Niemand wird und sollte ernsthaft die zentrale Rolle Deutschlands für Europa und den europäischen Einigungsprozess in Frage stellen. Im Kern geht es auch immer um die Einbindung eines Landes, dessen Geschichte eine überbordender Hegemonialansprüche ist. Solche Hegemonialansprüche einer Nation müssen nicht zwangsläufig machtpolitisch oder militärisch definiert sein, sie können sich auch im Ökonomischen ihren Weg bahnen. Gerade daran muss jetzt erinnert werden, just in dem Moment in dem das Friedensprojekt Europa in eine schwere, existenzielle Krise geraten ist. Vom Selbstbild des ökonomischen Riesen und Hegemons Deutschland und von dem, was Deutschland für Europa in dieser Rolle zu tun gewillt ist, hängt derzeit viel ab – beinahe alles.

Es ist vielleicht eine sehr gewagte These, dennoch sollte sie einmal angedacht werden: Europa droht nicht an Griechenland zugrunde zu gehen, sondern an Deutschland. Genauer, an den regierungsamtlichen Ideologien eines vom Konservativismus und Wirtschaftsliberalismus lange Zeit geprägten Landes. Heute bekommt Deutschland und damit auch Gesamteuropa die Quittung dafür. Dafür, der Türkei den Weg nach Europa verbaut zu haben und dafür, allein an den Dogmen von Wachstum und Wettbewerb orientiert das gesamtwirtschaftliche Gleichgewicht Europas zerstört zu haben. Der Wettbewerbsstaat Deutschland hat seine Vermögensbesitzer geschont, seine Lohnstückkosten permanent gedrückt und damit seine Leistungsbilanz hoffnungslos nach oben gefahren und so die europäischen Freunde in die Enge oder gar kaputt konkurriert.

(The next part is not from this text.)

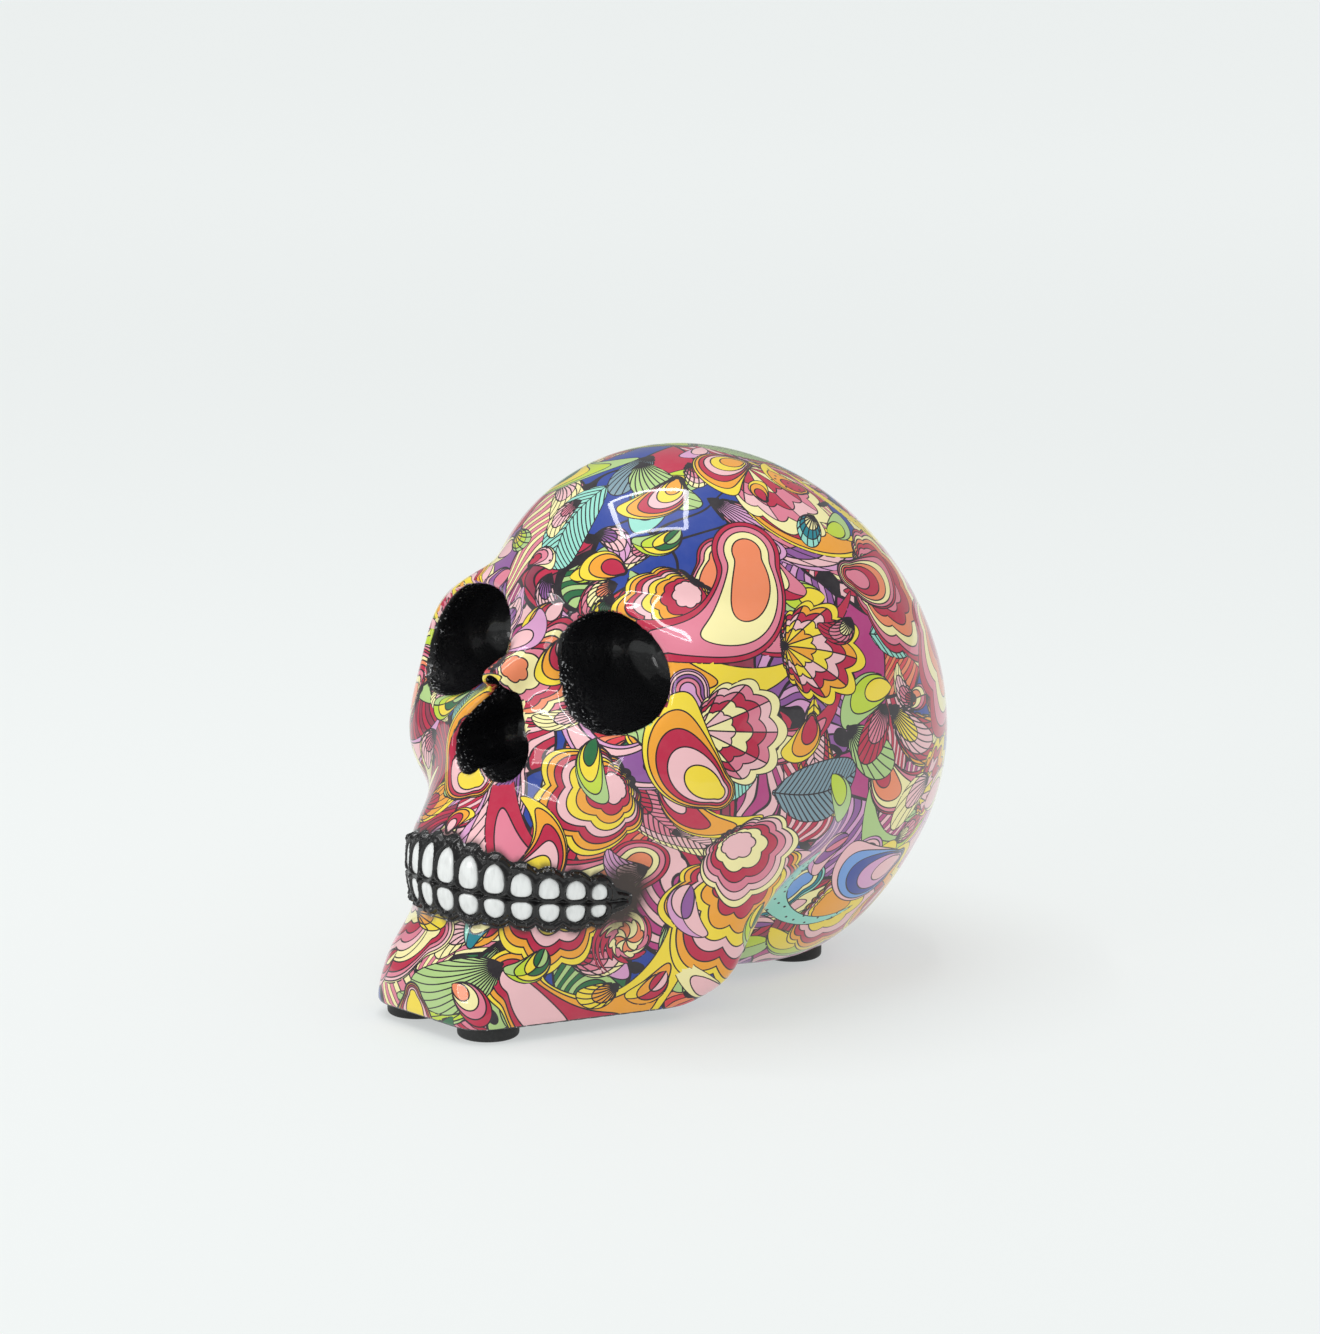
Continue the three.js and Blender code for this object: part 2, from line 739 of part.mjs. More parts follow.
function toothBody(tooth, side, row, margin, front, back, crown) {
  const halfFace = (tooth.pitch - frameWidth) / 2 + margin;
  const height = tooth[row] + 2 * margin;
  const rise = row === "upper" ? 1 : -1;
  const place = (u, v, offset) => {
    const along = side * (tooth.centre + u * halfFace);
    const z = biteHeight(side * tooth.centre) + rise * (biteGap / 2 - margin + v * height);
    return mouthPlace(archAngle(along), z, offset);
  };
  const points = [];
  toothOutlineShares.forEach(([u, v]) => points.push(...place(u, v, front)));
  toothOutlineShares.forEach(([u, v]) => points.push(...place(u, v, back)));
  points.push(...place(0, toothMiddleShare, front + crown));
  points.push(...place(0, toothMiddleShare, back));
  const n = toothOutlineShares.length;
  const triangles = [];
  const turned = side * rise > 0;
  const push = (a, b, c) => triangles.push(...(turned ? [a, b, c] : [a, c, b]));
  for (let i = 0; i < n; i += 1) {
    const next = (i + 1) % n;
    push(2 * n, i, next);
    push(2 * n + 1, n + next, n + i);
    push(i, n + i, next);
    push(next, n + i, n + next);
  }
  return { points: new Float32Array(points), triangles: new Uint32Array(triangles) };
}

const toothFront = bandProud - toothRecess;
const toothPlaces = [];
for (const row of ["upper", "lower"]) {
  for (const side of [1, -1]) {
    for (const tooth of teeth) toothPlaces.push({ row, side, tooth });
  }
}

function toothPocket({ row, side, tooth }) {
  const back = toothFront - toothThickness - toothClearance;
  return solidOf(toothBody(tooth, side, row, toothClearance, bandProud + cutOverrun, back, 0));
}

function toothFace({ row, side, tooth }) {
  const body = toothBody(tooth, side, row, 0, toothFront, toothFront - toothThickness, toothCrown);
  const name = `${row}_tooth_${side > 0 ? "L" : "R"}${tooth.number}`;
  return namedMesh(name, geometryOf(solidOf(body)), enamelColour, enamelRoughness);
}

// A box below the underside, which cuts it flat.
function belowUnderside() {
  const size = castingLength + castingWidth;
  const box = new THREE.BoxGeometry(size, size, castingHeight);
  box.translate(0, 0, underside - castingHeight / 2);
  return solidOfGeometry(box);
}

// The hole from the underside up into the middle of the hollow.
function pourHole() {
  const radius = pourHoleDiameter / 2;
  const bottom = underside - cutOverrun;
  const depth = placed(braincaseShape.centreShares)[2] - bottom;
  const drill = new THREE.CylinderGeometry(radius, radius, depth, roundCount);
  drill.rotateX(Math.PI / 2);
  drill.translate(0, pourHoleSetback, bottom + depth / 2);
  return solidOfGeometry(drill);
}

// A body that cuts an opening into the face: rings of one outline that narrow from the mouth to the floor.
function openingCutter(edge, centreX, centreLevel, mouth, floor, depthShares, narrowShares) {
  const count = roundCount;
  const points = [];
  depthShares.forEach((depth, ring) => {
    for (let i = 0; i < count; i += 1) {
      const [across, up] = edge((2 * Math.PI * i) / count);
      const narrow = narrowShares[ring];
      const y = THREE.MathUtils.lerp(-mouth, -floor, depth);
      points.push(centreX + narrow * across, y, underside + centreLevel + narrow * up);
    }
  });
  const rings = depthShares.length;
  const frontCentre = rings * count;
  points.push(centreX, THREE.MathUtils.lerp(-mouth, -floor, depthShares[0]), underside + centreLevel);
  points.push(centreX, -floor, underside + centreLevel);
  const triangles = [];
  for (let i = 0; i < count; i += 1) {
    const next = (i + 1) % count;
    triangles.push(frontCentre, i, next);
    triangles.push(frontCentre + 1, (rings - 1) * count + next, (rings - 1) * count + i);
    for (let ring = 0; ring < rings - 1; ring += 1) {
      const here = ring * count;
      pushQuad(triangles, points, [here + i, here + count + i, here + count + next, here + next]);
    }
  }
  return solidOf({ points: new Float32Array(points), triangles: new Uint32Array(triangles) });
}

// The left socket's cutter has its outline mirrored for the right one.
function socketCutter(side) {
  const edge = (turn) => {
    const [across, up] = socketEdge(side > 0 ? turn : Math.PI - turn);
    return [side * across, up];
  };
  return openingCutter(
    edge,
    (side * socketSpacing) / 2,
    socketLevel,
    socketMouthSetback,
    socketFloorSetback,
    socketDepthShares,
    socketNarrowShares,
  );
}

const noseCutter = () =>
  openingCutter(
    noseEdge,
    0,
    noseCentreLevel,
    noseMouthSetback,
    noseFloorSetback,
    noseDepthShares,
    noseNarrowShares,
  );

// The casting: outside, mouth band, flat underside, hollow, pour hole and tooth pockets.
function skullShell() {
  let shell = solidOf(skinOf(castingField, castingGrid(faceStep, crownStep)));
  shell = shell.add(mouthBand());
  shell = shell.subtract(belowUnderside());
  shell = shell.subtract(solidOf(skinOf(hollowField, castingGrid(hollowStep, hollowStep))));
  shell = shell.subtract(pourHole());
  shell = shell.subtract(socketCutter(1)).subtract(socketCutter(-1)).subtract(noseCutter());
  for (const place of toothPlaces) shell = shell.subtract(toothPocket(place));
  return namedMesh("skull_shell", geometryOf(shell), resinColour, resinRoughness);
}

// A round rubber foot with a softened lower edge, standing on the table.
function rubberFoot(name, x, y) {
  const radius = footDiameter / 2;
  const round = footEdgeRadius;
  const slant = round * (1 - Math.SQRT1_2);
  const outline = [
    new THREE.Vector2(0, 0),
    new THREE.Vector2(radius - round, 0),
    new THREE.Vector2(radius - slant, slant),
    new THREE.Vector2(radius, round),
    new THREE.Vector2(radius, footHeight),
    new THREE.Vector2(0, footHeight),
  ];
  const lathe = new THREE.LatheGeometry(outline, roundCount);
  lathe.rotateX(Math.PI / 2);
  const mesh = namedMesh(name, geometryOf(solidOfGeometry(lathe)), rubberColour, rubberRoughness);
  mesh.position.set(x, y, 0);
  return mesh;
}

function rubberFeet() {
  const feet = [];
  for (const [word, side] of [
    ["left", 1],
    ["right", -1],
  ]) {
    const frontX = (side * frontFootSpacing) / 2;
    const rearX = (side * rearFootSpacing) / 2;
    feet.push(rubberFoot(`front_foot_${word}`, frontX, faceFront + frontFootInset));
    feet.push(rubberFoot(`rear_foot_${word}`, rearX, rearFootSetback));
  }
  return feet;
}

const skull = new THREE.Group();
skull.name = "resin_skull";
skull.add(skullShell());
for (const place of toothPlaces) skull.add(toothFace(place));
for (const foot of rubberFeet()) skull.add(foot);

export default skull;
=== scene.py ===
# A glossy printed resin skull on four rubber feet. Lengths are in metres, and the face looks along -Y.
import math

import bmesh
import bpy
import numpy as np
from mathutils import Matrix, Vector


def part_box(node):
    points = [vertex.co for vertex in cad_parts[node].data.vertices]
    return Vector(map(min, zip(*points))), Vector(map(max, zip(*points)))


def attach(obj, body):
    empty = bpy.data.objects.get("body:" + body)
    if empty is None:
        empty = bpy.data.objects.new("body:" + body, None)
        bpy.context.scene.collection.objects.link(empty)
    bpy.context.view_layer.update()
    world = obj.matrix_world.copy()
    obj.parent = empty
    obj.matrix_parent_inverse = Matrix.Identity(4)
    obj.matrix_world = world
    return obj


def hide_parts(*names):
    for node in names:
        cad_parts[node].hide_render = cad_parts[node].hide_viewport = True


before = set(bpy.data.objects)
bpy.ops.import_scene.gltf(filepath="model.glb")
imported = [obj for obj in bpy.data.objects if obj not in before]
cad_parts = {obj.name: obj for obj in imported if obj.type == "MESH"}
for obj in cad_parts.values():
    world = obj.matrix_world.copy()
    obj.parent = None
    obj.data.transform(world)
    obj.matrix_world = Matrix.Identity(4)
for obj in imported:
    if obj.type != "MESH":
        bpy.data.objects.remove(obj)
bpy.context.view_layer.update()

bl_info = {
    "name": "Printed Resin Skull",
    "version": (1, 0, 0),
    "blender": (4, 5, 0),
    "location": "View3D > Sidebar > Resin Skull",
    "description": "Builds a glossy resin skull with an all-over print, framed teeth and rubber feet",
    "category": "Object",
}

SHELL_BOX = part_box("skull_shell")

# Casting.
CASTING_WIDTH = 0.106
CASTING_LENGTH = 0.1467
CASTING_HEIGHT = 0.1212
WALL = 0.006
POUR_HOLE_DIAMETER = 0.016
POUR_HOLE_SETBACK = 0.0105
UNDERSIDE = 0.003
HALF_WIDTH = CASTING_WIDTH / 2
FACE_FRONT = -CASTING_LENGTH / 2
LOWER_EDGE_ROUND = 0.0014

# Eye sockets.
SOCKET_SPACING = 0.0498
SOCKET_WIDTH = 0.034
SOCKET_HEIGHT = 0.0249
SOCKET_LEVEL = 0.0785
SOCKET_FLOOR_SETBACK = 0.0186
SOCKET_MOUTH_SETBACK = 0.0384
SOCKET_TILT = math.radians(19.5)
SOCKET_POWER = 2
SOCKET_STEEPNESS = 0.92
SOCKET_RIM_ROUND = 0.002

# Nose opening.
NOSE_APEX_LEVEL = 0.0727
NOSE_LOBE_LEVEL = 0.0593
NOSE_LOBE_SPACING = 0.011
NOSE_LOBE_RADIUS = 0.0068
NOSE_APEX_RADIUS = 0.0026
NOSE_APEX_OFFSET = 0.0002
NOSE_FLOOR_SETBACK = 0.0346
NOSE_MOUTH_SETBACK = 0.0544
NOSE_RIM_ROUND = 0.0018
NOSE_CENTRE_LEVEL = (NOSE_APEX_LEVEL + 2 * NOSE_LOBE_LEVEL) / 3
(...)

Auch dem SPD-Vorsitzenden scheint dies zu dämmern, wenn er in der ZEIT schreibt: „Die konservativ-liberalen Ideologien der völlig freien Märkte, des 'Privat vor Staat' und des Steuersenkungswettbewerbs sind katastrophal gescheitert. Europa ist nicht am Euro gescheitert, sondern der Euro an diesem Missverständnis konservativer Ideologien.“ Einsicht ist bekanntlich der erste Weg zur Besserung. Nur dann, wenn das Scheitern des Plans A festgestellt wird, sollte man auch möglichst rasch einen Plan B haben. Dazu sollte man zunächst einmal das alte ideologische Gerede, so noch Volker Beck bei Studio Friedman vom 15.09.2001, von der bedingungslosen Verteidigung der „Exportnation Bundesrepublik Deutschland“ unterlassen. In Wahrheit haben nämlich auch die Grünen in ihrem Erfurter Beschluss zum Green New Deal vom November 2008 bereits „globale Regeln, die Ländern Anreize geben, keine übermäßigen Handelsdefizite oder Überschüsse zu erzielen“, eingefordert. Ohne eine Politik der ausgeglichenen Leistungsbilanzen im Euro-Raum jedenfalls wird die Krise ihr zerstörerisches Werk weiter fortsetzen. Die von Gabriel und Trittin angekündigte Unterstützung einer Minderheitsregierung der CDU zur Euro-Rettung ist dabei nur eine weitere akute Notfallmaßnahme - mehr nicht.

Der Plan B kann dann nur in einer wirtschafts- und finanzpolitischen Neuausrichtung Deutschlands, des mit Abstand einflussreichsten ökonomischen Akteurs der EU liegen. Deutschland muss, statt ständig die Leistungsbilanz hochzufahren, seine Staatsquote hochfahren, am besten nach dem Vorbild Skandinaviens auf 55 Prozent des BIP. Das heißt im Wesentlichen, seine Sozialleistungen verbessern, mehr Geld in die Bildung und die Forschung stecken, die Lohnentwicklung deutlich nach oben korrigieren.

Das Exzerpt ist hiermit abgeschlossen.